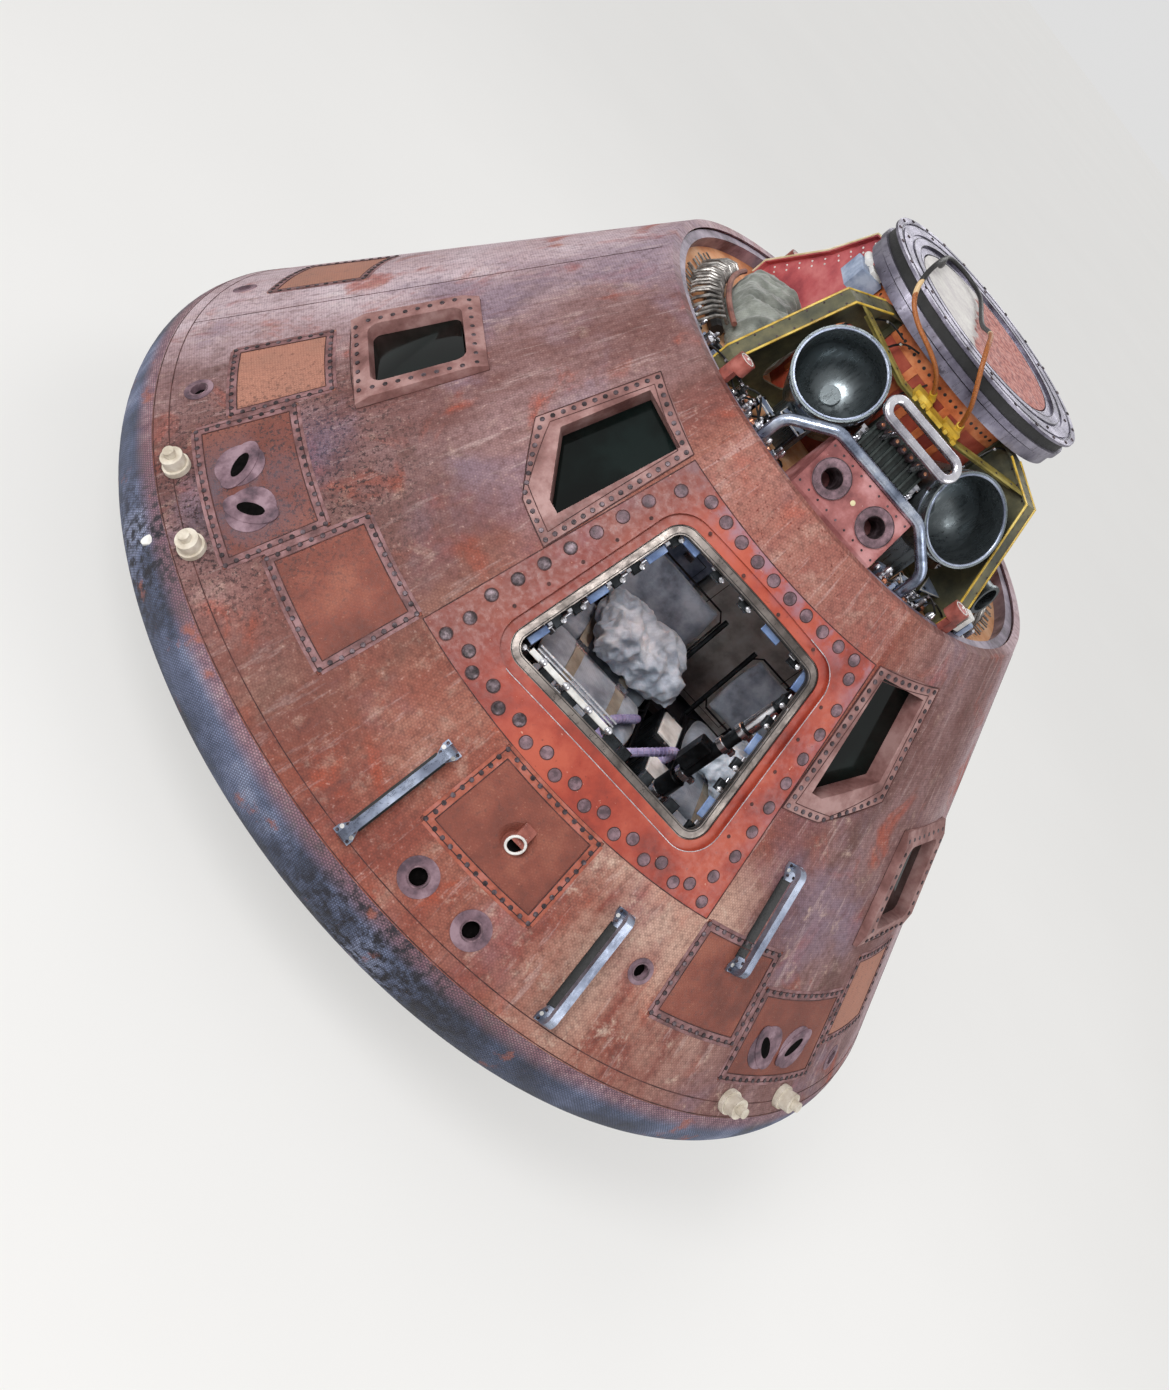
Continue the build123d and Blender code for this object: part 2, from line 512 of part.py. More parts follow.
# Grooves in the top face: place between its inner step, 0, and its edge, 1, then width and depth
RING_GROOVES = [(0.78, 8.0, 7.0), (0.38, 12.0, 5.0)]
RING_STEP_WIDTH = 30.0      # sunken step round the hatch
RING_STEP_DEPTH = 10.0
lip_radius = tunnel_bore - RING_LIP
step_radius = lip_radius + RING_STEP_WIDTH
with BuildPart() as docking_ring:
    outline = []
    step_z = ring_z
    for inset, height in RING_STEPS:
        outline += [(RING_RADIUS - inset, step_z), (RING_RADIUS - inset, ring_z + height)]
        step_z = ring_z + height
    for place, width, depth in RING_GROOVES:
        groove_outer = step_radius + place * (RING_RADIUS - step_radius)
        outline += [(groove_outer, ring_top_z), (groove_outer, ring_top_z - depth),
                    (groove_outer - width, ring_top_z - depth), (groove_outer - width, ring_top_z)]
    outline += [(step_radius, ring_top_z), (step_radius, ring_top_z - RING_STEP_DEPTH),
                (lip_radius, ring_top_z - RING_STEP_DEPTH), (lip_radius, ring_top_z - RING_LIP_DEPTH),
                (tunnel_bore, ring_top_z - RING_LIP_DEPTH), (tunnel_bore, ring_z)]
    turned(outline, 0, 360)
save(docking_ring, "docking_ring")

# Forward hatch, seated from below against the ring's lip
with BuildPart() as forward_hatch:
    seat_z = ring_top_z - RING_LIP_DEPTH - CLEARANCE
    hatch_radius = tunnel_bore - HATCH_PLAY
    face_radius = lip_radius - HATCH_LIP_PLAY
    turned([(0, seat_z - HATCH_THICKNESS), (hatch_radius, seat_z - HATCH_THICKNESS), (hatch_radius, seat_z),
            (face_radius, seat_z), (face_radius, ring_top_z - HATCH_DROP),
            (0, ring_top_z - HATCH_DROP)], 0, 360)
save(forward_hatch, "forward_hatch")

# Gussets between the tunnel and the deck, each a web with flanged edges
# Outlines from the foot up to the head: share of the bay's width, share of the tunnel's height
FRONT_GUSSET = [(1.0, 0.0), (1.0, 0.18), (0.60, 0.911), (0.19, 0.977)]
REAR_GUSSET = [(1.0, 0.0), (1.0, 0.125), (0.656, 0.57), (0.462, 0.93), (0.237, 0.977)]
FRONT_GUSSET_HOLE = [(0.14, 0.125), (0.61, 0.125), (0.46, 0.75), (0.14, 0.75)]
FRONT_GUSSET_GAP = 47.0     # between a gusset's foot and the rim
REAR_GUSSET_GAP = 25.0
GUSSET_HOLE_RADIUS = 0.13   # share of the bay's width
GUSSET_WEB = 10.0
GUSSET_FLANGE = 62.0
GUSSET_FLANGE_THICKNESS = 8.0
GUSSET_AZIMUTH = 44.0
# Gussets: name, azimuth, gap at the foot, outline, hole
GUSSETS = [
    ("front_left", -GUSSET_AZIMUTH, FRONT_GUSSET_GAP, FRONT_GUSSET, FRONT_GUSSET_HOLE),
    ("front_right", GUSSET_AZIMUTH, FRONT_GUSSET_GAP, FRONT_GUSSET, FRONT_GUSSET_HOLE),
    ("rear_left", GUSSET_AZIMUTH - 180.0, REAR_GUSSET_GAP, REAR_GUSSET, None),
    ("rear_right", 180.0 - GUSSET_AZIMUTH, REAR_GUSSET_GAP, REAR_GUSSET, None),
]
gusset_root = TUNNEL_RADIUS + CLEARANCE
for name, azimuth, gap, outline, hole in GUSSETS:
    plane = radial_plane(azimuth)
    bay = rim_inner - gap - gusset_root
    ends = [(0.0, outline[-1][1]), (0.0, 0.0)]
    shape = [(gusset_root + across * bay, deck_top_z + up * TUNNEL_HEIGHT) for across, up in outline + ends]
    with BuildPart() as gusset:
        prism(plane, shape, -GUSSET_FLANGE / 2, GUSSET_FLANGE / 2)
        for low, high in ((-GUSSET_FLANGE / 2, -GUSSET_WEB / 2), (GUSSET_WEB / 2, GUSSET_FLANGE / 2)):
            prism(plane, shape, low, high, grow=-GUSSET_FLANGE_THICKNESS, mode=Mode.SUBTRACT)
        if hole:
            cut = [(gusset_root + across * bay, deck_top_z + up * TUNNEL_HEIGHT) for across, up in hole]
            prism(plane, cut, -GUSSET_WEB, GUSSET_WEB, GUSSET_HOLE_RADIUS * bay, mode=Mode.SUBTRACT)
    save(gusset, f"gusset_{name}")

# Round caps on brackets that stand on the rim, one beside each gusset's foot
CAP_AZIMUTHS = [-37.9, 37.9, -142.1, 142.1]
CAP_RADIUS = 34.0
CAP_SET_BACK = 5.0          # middle of a cap inside the rim's inner edge
CAP_BASE_RISE = 97.0
CAP_HEIGHT = 50.0
CAP_RING = 7.0              # raised ring round a cap's top
CAP_RING_HEIGHT = 4.0
CAP_BRACKET_WIDTH = 40.0
CAP_BRACKET_EDGE = 8.0      # between a bracket and the rim's outer edge
with BuildPart() as gusset_caps:
    for azimuth in CAP_AZIMUTHS:
        cap_base_z = deck_top_z + CAP_BASE_RISE
        cap_plane = Plane(origin=spot(azimuth, rim_inner - CAP_SET_BACK, cap_base_z))
        drum(cap_plane, CAP_RADIUS, 0, CAP_HEIGHT)
        drum(cap_plane, CAP_RADIUS - CAP_RING, CAP_HEIGHT - CAP_RING_HEIGHT, CAP_HEIGHT, Mode.SUBTRACT)
        bracket = [(rim_inner + 1, rim_top_z), (rim_outer - CAP_BRACKET_EDGE, rim_top_z),
                   (rim_outer - CAP_BRACKET_EDGE, cap_base_z + 1), (rim_inner + 1, cap_base_z + 1)]
        prism(radial_plane(azimuth), bracket, -CAP_BRACKET_WIDTH / 2, CAP_BRACKET_WIDTH / 2)
save(gusset_caps, "gusset_caps")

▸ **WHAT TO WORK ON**
Quote the material exactly, leaving nothing out.

▸ **CORRECT RESULT**
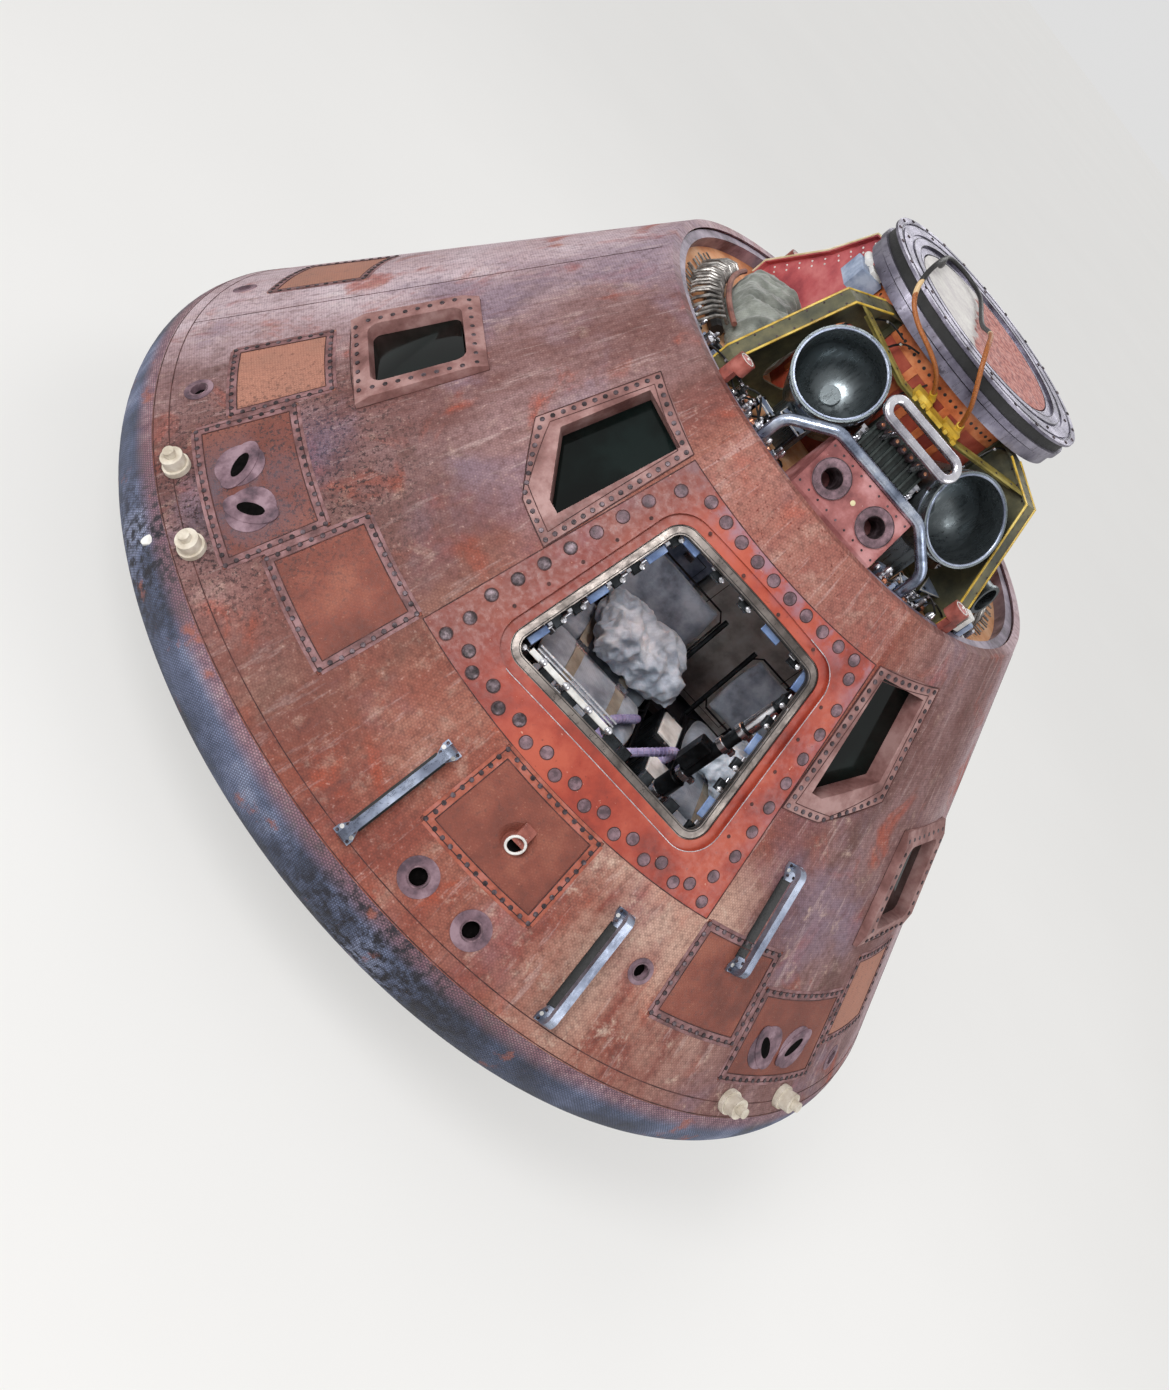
Continue the build123d and Blender code for this object: part 2, from line 512 of part.py. More parts follow.
# Grooves in the top face: place between its inner step, 0, and its edge, 1, then width and depth
RING_GROOVES = [(0.78, 8.0, 7.0), (0.38, 12.0, 5.0)]
RING_STEP_WIDTH = 30.0      # sunken step round the hatch
RING_STEP_DEPTH = 10.0
lip_radius = tunnel_bore - RING_LIP
step_radius = lip_radius + RING_STEP_WIDTH
with BuildPart() as docking_ring:
    outline = []
    step_z = ring_z
    for inset, height in RING_STEPS:
        outline += [(RING_RADIUS - inset, step_z), (RING_RADIUS - inset, ring_z + height)]
        step_z = ring_z + height
    for place, width, depth in RING_GROOVES:
        groove_outer = step_radius + place * (RING_RADIUS - step_radius)
        outline += [(groove_outer, ring_top_z), (groove_outer, ring_top_z - depth),
                    (groove_outer - width, ring_top_z - depth), (groove_outer - width, ring_top_z)]
    outline += [(step_radius, ring_top_z), (step_radius, ring_top_z - RING_STEP_DEPTH),
                (lip_radius, ring_top_z - RING_STEP_DEPTH), (lip_radius, ring_top_z - RING_LIP_DEPTH),
                (tunnel_bore, ring_top_z - RING_LIP_DEPTH), (tunnel_bore, ring_z)]
    turned(outline, 0, 360)
save(docking_ring, "docking_ring")

# Forward hatch, seated from below against the ring's lip
with BuildPart() as forward_hatch:
    seat_z = ring_top_z - RING_LIP_DEPTH - CLEARANCE
    hatch_radius = tunnel_bore - HATCH_PLAY
    face_radius = lip_radius - HATCH_LIP_PLAY
    turned([(0, seat_z - HATCH_THICKNESS), (hatch_radius, seat_z - HATCH_THICKNESS), (hatch_radius, seat_z),
            (face_radius, seat_z), (face_radius, ring_top_z - HATCH_DROP),
            (0, ring_top_z - HATCH_DROP)], 0, 360)
save(forward_hatch, "forward_hatch")

# Gussets between the tunnel and the deck, each a web with flanged edges
# Outlines from the foot up to the head: share of the bay's width, share of the tunnel's height
FRONT_GUSSET = [(1.0, 0.0), (1.0, 0.18), (0.60, 0.911), (0.19, 0.977)]
REAR_GUSSET = [(1.0, 0.0), (1.0, 0.125), (0.656, 0.57), (0.462, 0.93), (0.237, 0.977)]
FRONT_GUSSET_HOLE = [(0.14, 0.125), (0.61, 0.125), (0.46, 0.75), (0.14, 0.75)]
FRONT_GUSSET_GAP = 47.0     # between a gusset's foot and the rim
REAR_GUSSET_GAP = 25.0
GUSSET_HOLE_RADIUS = 0.13   # share of the bay's width
GUSSET_WEB = 10.0
GUSSET_FLANGE = 62.0
GUSSET_FLANGE_THICKNESS = 8.0
GUSSET_AZIMUTH = 44.0
# Gussets: name, azimuth, gap at the foot, outline, hole
GUSSETS = [
    ("front_left", -GUSSET_AZIMUTH, FRONT_GUSSET_GAP, FRONT_GUSSET, FRONT_GUSSET_HOLE),
    ("front_right", GUSSET_AZIMUTH, FRONT_GUSSET_GAP, FRONT_GUSSET, FRONT_GUSSET_HOLE),
    ("rear_left", GUSSET_AZIMUTH - 180.0, REAR_GUSSET_GAP, REAR_GUSSET, None),
    ("rear_right", 180.0 - GUSSET_AZIMUTH, REAR_GUSSET_GAP, REAR_GUSSET, None),
]
gusset_root = TUNNEL_RADIUS + CLEARANCE
for name, azimuth, gap, outline, hole in GUSSETS:
    plane = radial_plane(azimuth)
    bay = rim_inner - gap - gusset_root
    ends = [(0.0, outline[-1][1]), (0.0, 0.0)]
    shape = [(gusset_root + across * bay, deck_top_z + up * TUNNEL_HEIGHT) for across, up in outline + ends]
    with BuildPart() as gusset:
        prism(plane, shape, -GUSSET_FLANGE / 2, GUSSET_FLANGE / 2)
        for low, high in ((-GUSSET_FLANGE / 2, -GUSSET_WEB / 2), (GUSSET_WEB / 2, GUSSET_FLANGE / 2)):
            prism(plane, shape, low, high, grow=-GUSSET_FLANGE_THICKNESS, mode=Mode.SUBTRACT)
        if hole:
            cut = [(gusset_root + across * bay, deck_top_z + up * TUNNEL_HEIGHT) for across, up in hole]
            prism(plane, cut, -GUSSET_WEB, GUSSET_WEB, GUSSET_HOLE_RADIUS * bay, mode=Mode.SUBTRACT)
    save(gusset, f"gusset_{name}")

# Round caps on brackets that stand on the rim, one beside each gusset's foot
CAP_AZIMUTHS = [-37.9, 37.9, -142.1, 142.1]
CAP_RADIUS = 34.0
CAP_SET_BACK = 5.0          # middle of a cap inside the rim's inner edge
CAP_BASE_RISE = 97.0
CAP_HEIGHT = 50.0
CAP_RING = 7.0              # raised ring round a cap's top
CAP_RING_HEIGHT = 4.0
CAP_BRACKET_WIDTH = 40.0
CAP_BRACKET_EDGE = 8.0      # between a bracket and the rim's outer edge
with BuildPart() as gusset_caps:
    for azimuth in CAP_AZIMUTHS:
        cap_base_z = deck_top_z + CAP_BASE_RISE
        cap_plane = Plane(origin=spot(azimuth, rim_inner - CAP_SET_BACK, cap_base_z))
        drum(cap_plane, CAP_RADIUS, 0, CAP_HEIGHT)
        drum(cap_plane, CAP_RADIUS - CAP_RING, CAP_HEIGHT - CAP_RING_HEIGHT, CAP_HEIGHT, Mode.SUBTRACT)
        bracket = [(rim_inner + 1, rim_top_z), (rim_outer - CAP_BRACKET_EDGE, rim_top_z),
                   (rim_outer - CAP_BRACKET_EDGE, cap_base_z + 1), (rim_inner + 1, cap_base_z + 1)]
        prism(radial_plane(azimuth), bracket, -CAP_BRACKET_WIDTH / 2, CAP_BRACKET_WIDTH / 2)
save(gusset_caps, "gusset_caps")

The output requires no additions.